Filament is one startup that thinks it has found the solution to the quandary. With absolutely mind boggling number of devices that will be connected one to another in the next few years, “it will be important to decentralized the core digital identity of these devices,” Filament co-founder and CEO Eric Jennings told the Chain of Things in a recent interview.

Having one central control and information point for millions and billions of devices creates a single point of failure. No matter how strong the defences around the centre are, it will pose too much of an attractive target for malicious attackers. Decentralising device identity and control immediately lower the risk factor significantly.

Jennings went on to explain that blockchains “give a device an immutable, globally-verifiable digital identity, which is step 0 of deploying secure systems at scale.  If you can’t guarantee identity, cryptographically-speaking, then all other requirements (discovery, communication, etc) are vulnerable.”
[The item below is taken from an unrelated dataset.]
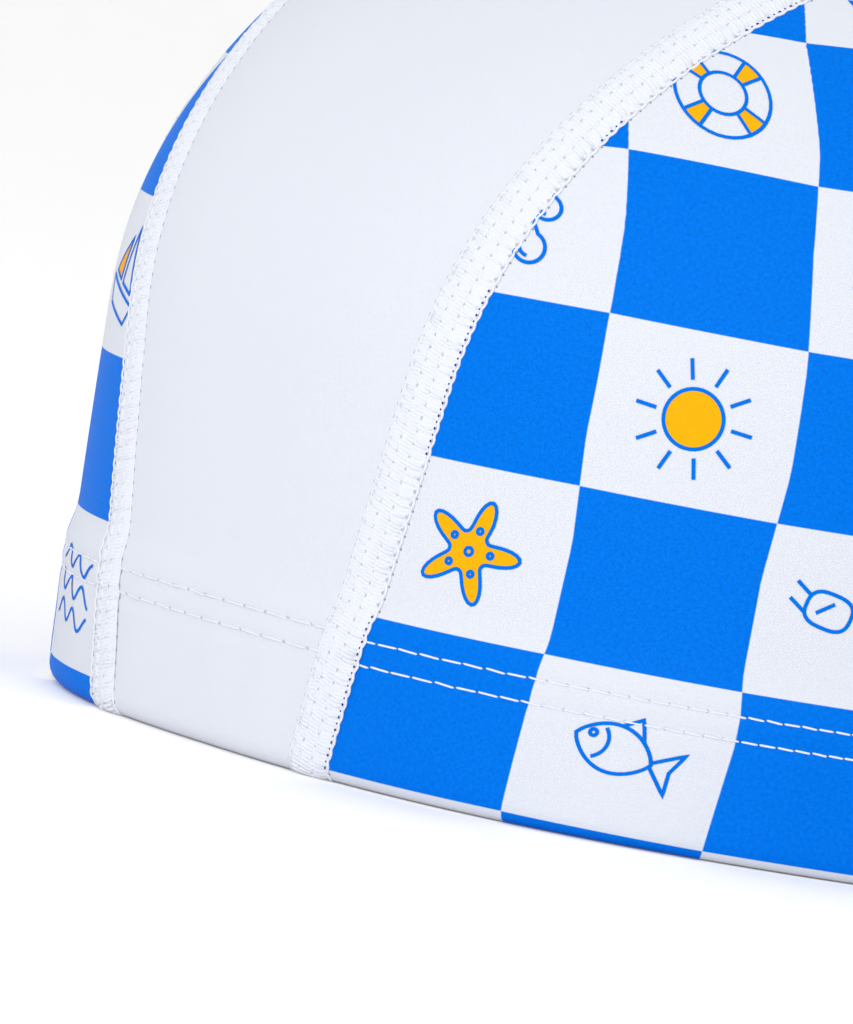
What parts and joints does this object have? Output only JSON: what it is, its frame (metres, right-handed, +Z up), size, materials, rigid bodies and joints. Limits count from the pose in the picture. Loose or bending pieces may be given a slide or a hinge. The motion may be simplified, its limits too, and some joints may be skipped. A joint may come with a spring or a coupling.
{
  "type": "swim cap",
  "caption": "Panelled fabric swim cap: plain centre panel, blue and white checked side panels, raised flat seams and a turned-in hem, open underneath.",
  "frame": {"origin": "on the floor under the middle of the cap, in the plane of its rim", "axes": "+Z up out of the crown, -Y towards the forehead, +X towards the wearer's left"},
  "size_m": [0.1562, 0.1942, 0.105],
  "materials": {
    "white_cloth": "smooth coated knit with a soft satin sheen",
    "checked_cloth": "smooth coated knit printed in blue and white checks",
    "seam_thread": "dense white overlock thread, matt"
  },
  "bodies": {
    "root": {"centre_panel": "white_cloth", "left_side_panel": "checked_cloth", "right_side_panel": "checked_cloth", "left_seam": "seam_thread", "right_seam": "seam_thread"}
  },
  "joints": []
}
But blockchains would also help with distributed data storage on the devices themselves, eliminating the need for central servers and allowing to create an effective and efficient storage and backup systems in which devices use redundant storage and processing capacity to supplement each other’s needs.

Additionally, the blockchain should also make it possible “to generate new, recurring sources of revenue by selling access to your devices or data,” according to Filament. But security is the topmost priority for the company. “It is, bar-none, the most important issue for IoT,” Jennings said.